I don’t follow the guts of this thing enough to understand how I’m creating a lifecycle problem with this request.

The steps I am doing to get this are:

This is my task:

rt-test.json:

{
“type”: “index_realtime”,
“spec”: {
“dataSchema”: {
“dataSource”: “wikipedia”,
“parser”: {
“type”: “string”,
“parseSpec”: {
“format”: “json”,
“timestampSpec”: {
“column”: “timestamp”,
“format”: “auto”
},
“dimensionsSpec”: {
“dimensions”: [
“page”,
“language”,
“user”,
“unpatrolled”,
“newPage”,
“robot”,
“anonymous”,
“namespace”,
“continent”,
“country”,
“region”,
“city”
],
“dimensionExclusions”: ,
“spatialDimensions”:
}
}
},
“metricsSpec”: [
{
“type”: “count”,
“name”: “count”
},
{
“type”: “doubleSum”,
“name”: “added”,
“fieldName”: “added”
},
{
“type”: “doubleSum”,
“name”: “deleted”,
“fieldName”: “deleted”
},
{
“type”: “doubleSum”,
“name”: “delta”,
“fieldName”: “delta”
}
],
“granularitySpec”: {
“type”: “uniform”,
“segmentGranularity”: “DAY”,
“queryGranularity”: “NONE”
}
},
“ioConfig”: {
“type”: “realtime”,
“firehose”: {
“type”: “receiver”,
“serviceName”: “testService”,
“bufferSize”: 10000
},
“plumber”: {
“type”: “realtime”
}
},
“tuningConfig”: {
“type”: “realtime”,
“maxRowsInMemory”: 500000,
“intermediatePersistPeriod”: “PT10m”,
“windowPeriod”: “PT10m”,
“basePersistDirectory”: “/tmp/realtime/basePersist”,
“rejectionPolicy”: {
“type”: “serverTime”
}
}
}
}

``

And I am submitting it with:

curl -X POST ‘http://localhost:8090/druid/indexer/v1/task’ -H ‘content-type: application/json’ -d@rt-test.json

``

Any input?

I realized after I posted this that I jumped subjects a bit - this is a realtime example and my original post was about batch data. I ended up doing batch processing via local files; at this point I’m trying to get realtime to work, thus this question. (Sorry about the thread mis-use!)

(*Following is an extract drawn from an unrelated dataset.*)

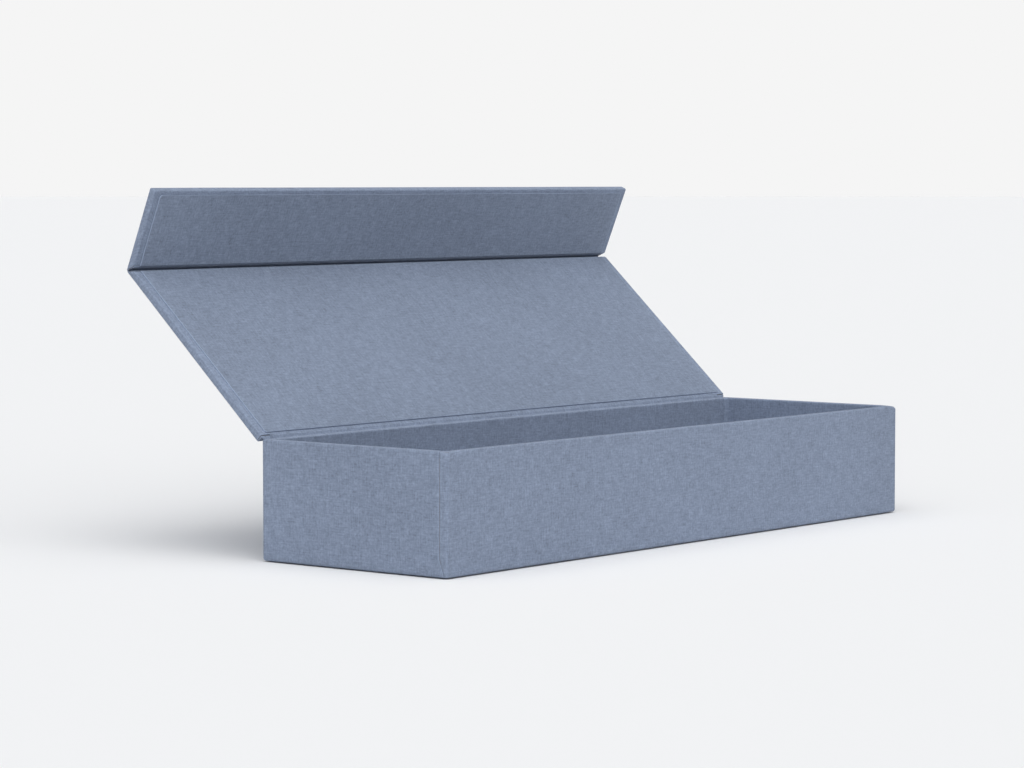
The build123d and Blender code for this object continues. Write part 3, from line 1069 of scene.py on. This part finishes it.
def pale_floor():
    """A wide plain floor, just under the box."""
    mesh = bpy.data.meshes.new("floor")
    work = bmesh.new()
    bmesh.ops.create_circle(work, cap_ends=True, radius=floor_radius, segments=floor_sides)
    bmesh.ops.translate(work, verts=work.verts, vec=(0, 0, -floor_drop))
    work.to_mesh(mesh)
    work.free()
    nodes = Nodes("floor")
    for key, value in floor_finish.items():
        nodes.shader.inputs[key].default_value = value
    mesh.materials.append(nodes.material)
    floor = bpy.data.objects.new("floor", mesh)
    scene.collection.objects.link(floor)


def soft_world():
    """Even light from all round, and a plain backdrop where the camera looks past the floor."""
    world = bpy.data.worlds.new("studio")
    world.use_nodes = True
    tree = world.node_tree
    light = tree.nodes["Background"]
    light.inputs["Color"].default_value = ambient_colour
    light.inputs["Strength"].default_value = ambient
    seen = tree.nodes.new("ShaderNodeBackground")
    seen.inputs["Color"].default_value = backdrop
    choice = tree.nodes.new("ShaderNodeMixShader")
    path = tree.nodes.new("ShaderNodeLightPath")
    tree.links.new(path.outputs["Is Camera Ray"], choice.inputs[0])
    tree.links.new(light.outputs[0], choice.inputs[1])
    tree.links.new(seen.outputs[0], choice.inputs[2])
    tree.links.new(choice.outputs[0], tree.nodes["World Output"].inputs[0])
    scene.world = world


def soft_sun(name, azimuth, elevation, strength, spread):
    """A large soft lamp, far away."""
    data = bpy.data.lights.new(name, "SUN")
    data.energy = strength
    data.angle = radians(spread)
    lamp = bpy.data.objects.new(name, data)
    turn = radians(azimuth)
    rise = radians(elevation)
    source = Vector((sin(turn) * cos(rise), -cos(turn) * cos(rise), sin(rise)))
    lamp.rotation_euler = source.to_track_quat("Z", "Y").to_euler()
    scene.collection.objects.link(lamp)


pale_floor()
soft_world()
for name, settings in lights.items():
    soft_sun(name, *settings)

camera_data = bpy.data.cameras.new("camera")
camera_data.lens = camera_lens
camera_data.sensor_width = sensor_width
camera = bpy.data.objects.new("camera", camera_data)
camera.location = camera_place
camera.rotation_euler = Euler((radians(90 - camera_drop), 0, -radians(camera_heading)))
scene.collection.objects.link(camera)
scene.camera = camera
scene.view_settings.view_transform = "Standard"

Hi Brad, trying to stream files directly into Druid is going to be extremely difficult until https://groups.google.com/forum/#!searchin/druid-development/windowperiod/druid-development/kHgHTgqKFlQ/fXvtsNxWzlMJ is completed.

For the time being, if you have any static set of data, I recommend using batch ingestion, and if you have a stream of current time data, to use realtime ingestion.